Structured object records
begin

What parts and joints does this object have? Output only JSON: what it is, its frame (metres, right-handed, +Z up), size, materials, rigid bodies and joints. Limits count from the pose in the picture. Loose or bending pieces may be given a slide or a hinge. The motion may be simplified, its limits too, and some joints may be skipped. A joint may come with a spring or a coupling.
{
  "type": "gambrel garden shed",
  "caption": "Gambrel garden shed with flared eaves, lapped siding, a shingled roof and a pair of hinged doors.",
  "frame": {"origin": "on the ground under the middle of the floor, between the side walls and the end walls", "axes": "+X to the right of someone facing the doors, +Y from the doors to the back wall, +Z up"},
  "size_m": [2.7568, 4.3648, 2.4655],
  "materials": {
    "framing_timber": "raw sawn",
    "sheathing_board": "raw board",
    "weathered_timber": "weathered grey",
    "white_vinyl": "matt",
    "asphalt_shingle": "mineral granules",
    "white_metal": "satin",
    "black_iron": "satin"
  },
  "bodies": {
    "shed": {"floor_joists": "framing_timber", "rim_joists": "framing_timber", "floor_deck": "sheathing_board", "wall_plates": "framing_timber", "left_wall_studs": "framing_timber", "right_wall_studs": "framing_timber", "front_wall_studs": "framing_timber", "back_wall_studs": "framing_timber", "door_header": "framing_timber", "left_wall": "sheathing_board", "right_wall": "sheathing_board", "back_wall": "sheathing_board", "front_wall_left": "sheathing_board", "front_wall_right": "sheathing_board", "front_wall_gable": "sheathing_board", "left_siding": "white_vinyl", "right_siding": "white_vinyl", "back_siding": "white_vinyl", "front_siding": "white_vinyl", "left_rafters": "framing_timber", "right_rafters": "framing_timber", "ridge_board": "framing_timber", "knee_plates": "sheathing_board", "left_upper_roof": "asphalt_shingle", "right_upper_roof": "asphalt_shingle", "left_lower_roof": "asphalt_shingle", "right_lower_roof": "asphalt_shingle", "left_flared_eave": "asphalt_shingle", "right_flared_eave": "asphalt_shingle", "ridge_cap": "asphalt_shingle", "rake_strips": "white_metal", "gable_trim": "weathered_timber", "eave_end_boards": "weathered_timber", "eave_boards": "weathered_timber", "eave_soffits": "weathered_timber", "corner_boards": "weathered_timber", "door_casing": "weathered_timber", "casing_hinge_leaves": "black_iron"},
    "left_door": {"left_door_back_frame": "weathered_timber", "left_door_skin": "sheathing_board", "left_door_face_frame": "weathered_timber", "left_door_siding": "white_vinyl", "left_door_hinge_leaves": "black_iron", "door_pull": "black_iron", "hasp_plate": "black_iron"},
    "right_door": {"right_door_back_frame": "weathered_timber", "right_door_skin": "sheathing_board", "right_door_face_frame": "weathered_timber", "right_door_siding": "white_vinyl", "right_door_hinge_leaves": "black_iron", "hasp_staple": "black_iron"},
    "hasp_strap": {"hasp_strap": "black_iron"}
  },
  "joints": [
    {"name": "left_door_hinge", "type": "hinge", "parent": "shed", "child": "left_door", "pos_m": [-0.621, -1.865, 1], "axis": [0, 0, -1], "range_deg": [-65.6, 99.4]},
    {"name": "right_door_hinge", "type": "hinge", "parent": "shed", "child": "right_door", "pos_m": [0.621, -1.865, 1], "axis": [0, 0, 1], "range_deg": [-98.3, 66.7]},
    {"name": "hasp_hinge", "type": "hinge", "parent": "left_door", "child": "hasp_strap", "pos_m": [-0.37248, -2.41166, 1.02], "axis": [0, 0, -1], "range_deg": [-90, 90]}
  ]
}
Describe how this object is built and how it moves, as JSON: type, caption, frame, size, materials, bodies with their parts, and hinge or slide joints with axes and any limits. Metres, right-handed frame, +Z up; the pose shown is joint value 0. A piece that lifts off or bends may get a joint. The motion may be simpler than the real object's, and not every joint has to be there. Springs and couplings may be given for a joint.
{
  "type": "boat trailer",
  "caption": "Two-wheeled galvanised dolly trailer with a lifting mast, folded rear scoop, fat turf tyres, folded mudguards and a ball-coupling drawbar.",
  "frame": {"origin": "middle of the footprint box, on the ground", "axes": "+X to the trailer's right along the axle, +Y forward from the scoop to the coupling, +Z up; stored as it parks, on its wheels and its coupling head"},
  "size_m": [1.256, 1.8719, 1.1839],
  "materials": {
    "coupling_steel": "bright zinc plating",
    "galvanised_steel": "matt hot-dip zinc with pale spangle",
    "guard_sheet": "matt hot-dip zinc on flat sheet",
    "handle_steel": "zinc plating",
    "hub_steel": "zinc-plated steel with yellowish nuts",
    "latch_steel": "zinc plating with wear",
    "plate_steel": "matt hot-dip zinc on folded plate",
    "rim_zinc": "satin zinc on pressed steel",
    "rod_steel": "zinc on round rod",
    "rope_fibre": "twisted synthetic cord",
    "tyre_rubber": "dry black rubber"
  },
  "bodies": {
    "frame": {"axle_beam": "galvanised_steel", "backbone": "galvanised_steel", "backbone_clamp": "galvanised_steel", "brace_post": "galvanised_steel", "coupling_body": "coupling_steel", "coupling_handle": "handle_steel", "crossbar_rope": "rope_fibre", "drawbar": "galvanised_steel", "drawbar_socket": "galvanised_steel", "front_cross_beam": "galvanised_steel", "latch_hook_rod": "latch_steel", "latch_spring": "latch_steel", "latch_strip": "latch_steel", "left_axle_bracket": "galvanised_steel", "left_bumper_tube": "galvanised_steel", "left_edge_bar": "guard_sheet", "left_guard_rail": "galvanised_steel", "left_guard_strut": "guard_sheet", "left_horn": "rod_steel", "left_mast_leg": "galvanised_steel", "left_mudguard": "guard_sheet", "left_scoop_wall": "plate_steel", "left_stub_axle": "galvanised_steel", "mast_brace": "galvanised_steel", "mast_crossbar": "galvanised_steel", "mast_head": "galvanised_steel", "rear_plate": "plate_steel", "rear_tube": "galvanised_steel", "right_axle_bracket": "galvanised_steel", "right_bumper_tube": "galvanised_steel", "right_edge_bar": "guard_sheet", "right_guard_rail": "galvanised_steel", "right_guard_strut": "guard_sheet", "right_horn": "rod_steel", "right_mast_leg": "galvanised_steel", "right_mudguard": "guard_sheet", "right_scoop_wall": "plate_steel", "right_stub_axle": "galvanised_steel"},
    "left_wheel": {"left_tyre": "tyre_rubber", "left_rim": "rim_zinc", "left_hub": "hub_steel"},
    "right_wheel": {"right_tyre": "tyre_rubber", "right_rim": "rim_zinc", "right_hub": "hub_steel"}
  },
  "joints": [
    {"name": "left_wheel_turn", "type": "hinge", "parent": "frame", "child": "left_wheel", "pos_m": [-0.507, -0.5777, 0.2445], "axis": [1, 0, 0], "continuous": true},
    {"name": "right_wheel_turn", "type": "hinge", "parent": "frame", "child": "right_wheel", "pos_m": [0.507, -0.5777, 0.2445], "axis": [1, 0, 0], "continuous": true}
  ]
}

end

● **What you have to do**
Set down the entries verbatim, leaving none out.

● **Output for this task**
What parts and joints does this object have? Output only JSON: what it is, its frame (metres, right-handed, +Z up), size, materials, rigid bodies and joints. Limits count from the pose in the picture. Loose or bending pieces may be given a slide or a hinge. The motion may be simplified, its limits too, and some joints may be skipped. A joint may come with a spring or a coupling.
{
  "type": "gambrel garden shed",
  "caption": "Gambrel garden shed with flared eaves, lapped siding, a shingled roof and a pair of hinged doors.",
  "frame": {"origin": "on the ground under the middle of the floor, between the side walls and the end walls", "axes": "+X to the right of someone facing the doors, +Y from the doors to the back wall, +Z up"},
  "size_m": [2.7568, 4.3648, 2.4655],
  "materials": {
    "framing_timber": "raw sawn",
    "sheathing_board": "raw board",
    "weathered_timber": "weathered grey",
    "white_vinyl": "matt",
    "asphalt_shingle": "mineral granules",
    "white_metal": "satin",
    "black_iron": "satin"
  },
  "bodies": {
    "shed": {"floor_joists": "framing_timber", "rim_joists": "framing_timber", "floor_deck": "sheathing_board", "wall_plates": "framing_timber", "left_wall_studs": "framing_timber", "right_wall_studs": "framing_timber", "front_wall_studs": "framing_timber", "back_wall_studs": "framing_timber", "door_header": "framing_timber", "left_wall": "sheathing_board", "right_wall": "sheathing_board", "back_wall": "sheathing_board", "front_wall_left": "sheathing_board", "front_wall_right": "sheathing_board", "front_wall_gable": "sheathing_board", "left_siding": "white_vinyl", "right_siding": "white_vinyl", "back_siding": "white_vinyl", "front_siding": "white_vinyl", "left_rafters": "framing_timber", "right_rafters": "framing_timber", "ridge_board": "framing_timber", "knee_plates": "sheathing_board", "left_upper_roof": "asphalt_shingle", "right_upper_roof": "asphalt_shingle", "left_lower_roof": "asphalt_shingle", "right_lower_roof": "asphalt_shingle", "left_flared_eave": "asphalt_shingle", "right_flared_eave": "asphalt_shingle", "ridge_cap": "asphalt_shingle", "rake_strips": "white_metal", "gable_trim": "weathered_timber", "eave_end_boards": "weathered_timber", "eave_boards": "weathered_timber", "eave_soffits": "weathered_timber", "corner_boards": "weathered_timber", "door_casing": "weathered_timber", "casing_hinge_leaves": "black_iron"},
    "left_door": {"left_door_back_frame": "weathered_timber", "left_door_skin": "sheathing_board", "left_door_face_frame": "weathered_timber", "left_door_siding": "white_vinyl", "left_door_hinge_leaves": "black_iron", "door_pull": "black_iron", "hasp_plate": "black_iron"},
    "right_door": {"right_door_back_frame": "weathered_timber", "right_door_skin": "sheathing_board", "right_door_face_frame": "weathered_timber", "right_door_siding": "white_vinyl", "right_door_hinge_leaves": "black_iron", "hasp_staple": "black_iron"},
    "hasp_strap": {"hasp_strap": "black_iron"}
  },
  "joints": [
    {"name": "left_door_hinge", "type": "hinge", "parent": "shed", "child": "left_door", "pos_m": [-0.621, -1.865, 1], "axis": [0, 0, -1], "range_deg": [-65.6, 99.4]},
    {"name": "right_door_hinge", "type": "hinge", "parent": "shed", "child": "right_door", "pos_m": [0.621, -1.865, 1], "axis": [0, 0, 1], "range_deg": [-98.3, 66.7]},
    {"name": "hasp_hinge", "type": "hinge", "parent": "left_door", "child": "hasp_strap", "pos_m": [-0.37248, -2.41166, 1.02], "axis": [0, 0, -1], "range_deg": [-90, 90]}
  ]
}
Describe how this object is built and how it moves, as JSON: type, caption, frame, size, materials, bodies with their parts, and hinge or slide joints with axes and any limits. Metres, right-handed frame, +Z up; the pose shown is joint value 0. A piece that lifts off or bends may get a joint. The motion may be simpler than the real object's, and not every joint has to be there. Springs and couplings may be given for a joint.
{
  "type": "boat trailer",
  "caption": "Two-wheeled galvanised dolly trailer with a lifting mast, folded rear scoop, fat turf tyres, folded mudguards and a ball-coupling drawbar.",
  "frame": {"origin": "middle of the footprint box, on the ground", "axes": "+X to the trailer's right along the axle, +Y forward from the scoop to the coupling, +Z up; stored as it parks, on its wheels and its coupling head"},
  "size_m": [1.256, 1.8719, 1.1839],
  "materials": {
    "coupling_steel": "bright zinc plating",
    "galvanised_steel": "matt hot-dip zinc with pale spangle",
    "guard_sheet": "matt hot-dip zinc on flat sheet",
    "handle_steel": "zinc plating",
    "hub_steel": "zinc-plated steel with yellowish nuts",
    "latch_steel": "zinc plating with wear",
    "plate_steel": "matt hot-dip zinc on folded plate",
    "rim_zinc": "satin zinc on pressed steel",
    "rod_steel": "zinc on round rod",
    "rope_fibre": "twisted synthetic cord",
    "tyre_rubber": "dry black rubber"
  },
  "bodies": {
    "frame": {"axle_beam": "galvanised_steel", "backbone": "galvanised_steel", "backbone_clamp": "galvanised_steel", "brace_post": "galvanised_steel", "coupling_body": "coupling_steel", "coupling_handle": "handle_steel", "crossbar_rope": "rope_fibre", "drawbar": "galvanised_steel", "drawbar_socket": "galvanised_steel", "front_cross_beam": "galvanised_steel", "latch_hook_rod": "latch_steel", "latch_spring": "latch_steel", "latch_strip": "latch_steel", "left_axle_bracket": "galvanised_steel", "left_bumper_tube": "galvanised_steel", "left_edge_bar": "guard_sheet", "left_guard_rail": "galvanised_steel", "left_guard_strut": "guard_sheet", "left_horn": "rod_steel", "left_mast_leg": "galvanised_steel", "left_mudguard": "guard_sheet", "left_scoop_wall": "plate_steel", "left_stub_axle": "galvanised_steel", "mast_brace": "galvanised_steel", "mast_crossbar": "galvanised_steel", "mast_head": "galvanised_steel", "rear_plate": "plate_steel", "rear_tube": "galvanised_steel", "right_axle_bracket": "galvanised_steel", "right_bumper_tube": "galvanised_steel", "right_edge_bar": "guard_sheet", "right_guard_rail": "galvanised_steel", "right_guard_strut": "guard_sheet", "right_horn": "rod_steel", "right_mast_leg": "galvanised_steel", "right_mudguard": "guard_sheet", "right_scoop_wall": "plate_steel", "right_stub_axle": "galvanised_steel"},
    "left_wheel": {"left_tyre": "tyre_rubber", "left_rim": "rim_zinc", "left_hub": "hub_steel"},
    "right_wheel": {"right_tyre": "tyre_rubber", "right_rim": "rim_zinc", "right_hub": "hub_steel"}
  },
  "joints": [
    {"name": "left_wheel_turn", "type": "hinge", "parent": "frame", "child": "left_wheel", "pos_m": [-0.507, -0.5777, 0.2445], "axis": [1, 0, 0], "continuous": true},
    {"name": "right_wheel_turn", "type": "hinge", "parent": "frame", "child": "right_wheel", "pos_m": [0.507, -0.5777, 0.2445], "axis": [1, 0, 0], "continuous": true}
  ]
}